In general, there are many more complicated cache replacement algorithms,
although most of them are too complicated to implement in
hardware. The OS treats RAM as a cache of data on disk, and since
disks are so slow, it can pay to be smart about choosing which page to
write to disk.
321 Preview: Page Tables and Memory Mapping
So your program's memory doesn't actually correspond 1-to-1 with the system's physical
RAM; there's one layer of indirection called the "page table" that maps program
"virtual addresses" into real "physical addresses".

A
page table entry contains a bunch of access control bits
indicating what operations are allowed by whom on that page. For
example, a page can be marked readonly to a particular process by just
flipping a bit in that page's page table entry. The CPU also
updates the "Accessed" and "Dirty" bits in the pagetable for pages that
have been recently accessed or written to; this assists the CPU in
figuring out which pages to leave in RAM and which to flush out to
disk. The CPU also honors the "Write-Through" (send cache writes
all the way to RAM; basically don't cache writes) and "Cache Disabled"

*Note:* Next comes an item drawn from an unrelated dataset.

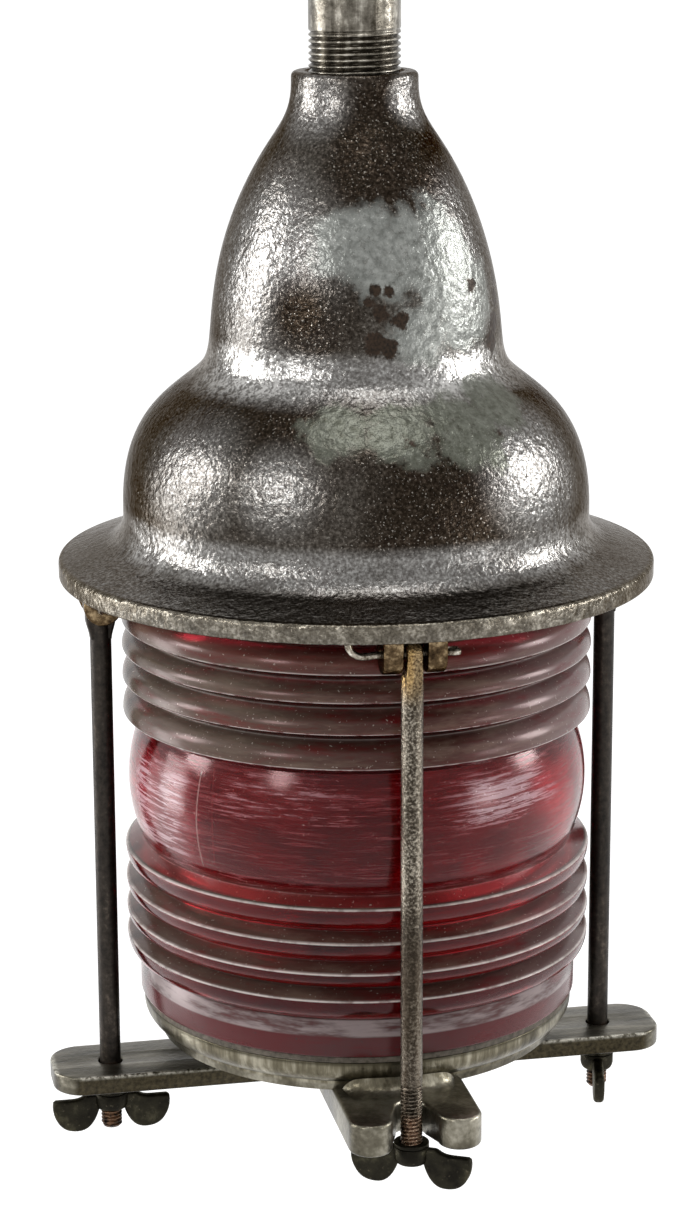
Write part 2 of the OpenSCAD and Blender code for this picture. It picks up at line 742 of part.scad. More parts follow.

(don't cache reads or writes) bits in the pagetable; these bits are
often set for weird memory-mapped hardware, like the screen.
Think about what would happen if your program's writes to screen pixels
were cached on the CPU instead of sent out to the graphics card's
memory!
See
Section 3.7 & 3.8 of the Intel x86 system programming guide for details on the page table. Or check out my 2006 lecture note for pictures of memory mapping actually in progress.
UNIX Mapping
The UNIX system calls to manipulate the page table are:
- mmap
to put physical memory at a given location in program virtual memory, and optionally copy a file's contents there.
- munmap to remove physical memory from a given location in virtual memory.
- mprotect
changes your access rights on a particular piece of memory. For
example, you can remove your right to write to a particular chunk of
memory.
Here's an example of how to call mmap, to get 1MB of readable,
writeable memory. The first argument is a "suggested address"
where you want the memory to go; try putting some values in there and
see what happens!
#include <sys/mman.h>
int foo(void) {
int len=1024*1024;
void *addr=mmap((void *)0,len, /* address and data size (bytes) */
PROT_READ+PROT_WRITE,MAP_ANONYMOUS+MAP_SHARED, /* access flags */
-1,0); /* <- file descriptor (none needed) and file offset */
if (addr==MAP_FAILED) {perror("mmap"); exit(1);}
int *buf=(int *)addr; /* <- make mmap'd region into an int pointer */
buf[3]=7;
buf[2]=buf[3];
printf("mmap returned %p, which seems readable and writable\n",addr);
munmap(addr,len);
return 0;
}
(executable NetRun link)
For example, you can map in some memory at the NULL pointer like so:
#include <sys/mman.h>
int foo(void) {
int len=1024*1024;
void *addr=mmap((void *)NULL,len, /* address and data size (bytes) */
PROT_READ+PROT_WRITE,MAP_FIXED+MAP_ANONYMOUS+MAP_SHARED,
-1,0);
int *p=NULL;
p[0]=10;
printf("mmap returned %p, which seems readable and writable\n",addr);
munmap(addr,len);
return 0;
}
(Try this in NetRun now!)
Windows Memory Mapping
The Windows calls to manipulate the page table are:
- VirtualAlloc
puts physical memory at a given virtual address. You first have
to MEM_RESERVE, then MEM_COMMIT a range of virtual addresses.
- VirtualFree removes physical memory from a given virtual address.